Not sure what your needs are, but many people interested in audio (myself included) use vintage analog audio millivoltmeters for audio-frequency AC measurements. With the burden of bandwidth off your chest, you have many considerably cheaper but reasonably high quality DMMs to choose from.
An interesting option you might want to consider is a vintage HP400E (or EL - both capable of dBm readout) coupled with a cheap (or not so cheap) DMM of your choice. Not only these HPs have an impressive bandwidth, unmatched by any DMM (10 Hz to 10 MHz), but they also sport a DC output (scaled to 0-1 V for any input range). They can act as wide band amplifiers and AC to DC converters. You can connect any DMM to the DC output and get a highly accurate digital reading, if you wish.
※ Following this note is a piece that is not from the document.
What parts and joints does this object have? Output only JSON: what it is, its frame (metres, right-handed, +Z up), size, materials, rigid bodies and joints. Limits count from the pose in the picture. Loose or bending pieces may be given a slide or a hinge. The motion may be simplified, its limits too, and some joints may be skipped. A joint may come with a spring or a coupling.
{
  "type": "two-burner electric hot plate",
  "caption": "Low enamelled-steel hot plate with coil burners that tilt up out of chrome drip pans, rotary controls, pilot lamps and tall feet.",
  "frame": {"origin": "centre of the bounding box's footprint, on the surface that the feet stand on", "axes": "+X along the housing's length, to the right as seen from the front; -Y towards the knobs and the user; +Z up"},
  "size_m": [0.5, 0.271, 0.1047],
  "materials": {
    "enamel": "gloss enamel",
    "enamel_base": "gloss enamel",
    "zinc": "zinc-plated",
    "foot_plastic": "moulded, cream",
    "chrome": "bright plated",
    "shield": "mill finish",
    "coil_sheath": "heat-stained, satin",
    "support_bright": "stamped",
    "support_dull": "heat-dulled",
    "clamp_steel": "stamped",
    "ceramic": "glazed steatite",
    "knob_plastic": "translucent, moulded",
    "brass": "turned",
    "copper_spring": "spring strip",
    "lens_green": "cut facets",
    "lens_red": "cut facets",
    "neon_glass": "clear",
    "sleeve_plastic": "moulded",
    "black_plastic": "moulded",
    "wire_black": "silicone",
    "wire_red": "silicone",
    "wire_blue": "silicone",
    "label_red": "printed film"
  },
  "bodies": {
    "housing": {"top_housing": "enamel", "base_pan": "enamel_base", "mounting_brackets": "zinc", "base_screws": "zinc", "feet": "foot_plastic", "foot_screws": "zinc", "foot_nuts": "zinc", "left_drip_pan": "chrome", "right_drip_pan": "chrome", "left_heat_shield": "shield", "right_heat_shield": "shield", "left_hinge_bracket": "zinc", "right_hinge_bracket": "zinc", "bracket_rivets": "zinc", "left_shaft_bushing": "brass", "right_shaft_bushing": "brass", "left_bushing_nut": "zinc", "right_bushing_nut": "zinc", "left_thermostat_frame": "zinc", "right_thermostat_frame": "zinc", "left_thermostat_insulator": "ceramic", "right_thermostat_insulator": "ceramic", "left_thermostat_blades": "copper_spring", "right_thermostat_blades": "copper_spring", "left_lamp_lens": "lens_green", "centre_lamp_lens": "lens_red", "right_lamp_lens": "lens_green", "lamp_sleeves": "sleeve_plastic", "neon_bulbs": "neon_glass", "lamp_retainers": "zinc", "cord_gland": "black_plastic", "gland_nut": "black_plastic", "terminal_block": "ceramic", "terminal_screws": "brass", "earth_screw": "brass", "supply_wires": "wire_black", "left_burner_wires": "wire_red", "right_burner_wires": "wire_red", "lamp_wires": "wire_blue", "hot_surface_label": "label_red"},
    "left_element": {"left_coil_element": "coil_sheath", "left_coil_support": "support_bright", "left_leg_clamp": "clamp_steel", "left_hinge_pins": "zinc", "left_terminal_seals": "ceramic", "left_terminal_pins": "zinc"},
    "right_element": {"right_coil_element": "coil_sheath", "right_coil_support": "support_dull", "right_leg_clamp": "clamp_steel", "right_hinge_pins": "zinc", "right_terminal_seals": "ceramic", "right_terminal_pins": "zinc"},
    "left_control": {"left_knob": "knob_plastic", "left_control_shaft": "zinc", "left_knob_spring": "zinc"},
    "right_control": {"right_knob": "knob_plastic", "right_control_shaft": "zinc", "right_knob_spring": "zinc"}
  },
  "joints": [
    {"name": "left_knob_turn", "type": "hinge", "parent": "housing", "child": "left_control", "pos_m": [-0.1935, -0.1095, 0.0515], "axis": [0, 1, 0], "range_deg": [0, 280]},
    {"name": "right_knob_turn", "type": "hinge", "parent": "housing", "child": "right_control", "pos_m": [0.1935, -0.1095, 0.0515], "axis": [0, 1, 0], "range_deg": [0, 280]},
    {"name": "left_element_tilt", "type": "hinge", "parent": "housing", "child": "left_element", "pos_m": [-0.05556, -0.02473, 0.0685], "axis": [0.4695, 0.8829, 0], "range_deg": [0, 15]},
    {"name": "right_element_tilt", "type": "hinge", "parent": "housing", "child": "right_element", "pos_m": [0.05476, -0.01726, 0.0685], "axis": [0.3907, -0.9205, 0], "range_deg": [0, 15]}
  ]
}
I paid $14 plus shipping on mine on eBay, a couple of years ago. With a little patience, you can get one under $50 shipped.
In the example below, I fed a (challenging) signal of 1 mVrms, 100 KHz (from my Siglent AWG) to a HP400E (which displays it correctly as 1 mV on its analog scale), a BM689S (which cannot even measure it) and a Fluke 189 (which measures 0.919 mV) – both in AC mV mode. The meter on the right is a Fluke 87V in DC mode (impersonating here a cheap DC voltmeter connected to the DC output of HP), which measures 0.9971 mV (factoring in the scaling). The same signal measured with my DMM6500 is 0.9986 mV, which is probably the most accurate value I can get by measuring directly the AC signal. Note that the digital reading of the DC output of the HP400E is the closest to that. I could measure with no issues a signal of 3 MHz as well, just for the sake of it.
I have a HP400E, which has a linear mV scale on top and a logarithmic dB scale underneath. There is a HP400EL version as well, with a linear dB scale on top and a logarithmic mV scale underneath (if scaling directly the dB to 0-1V is more important to you).
Just a thought.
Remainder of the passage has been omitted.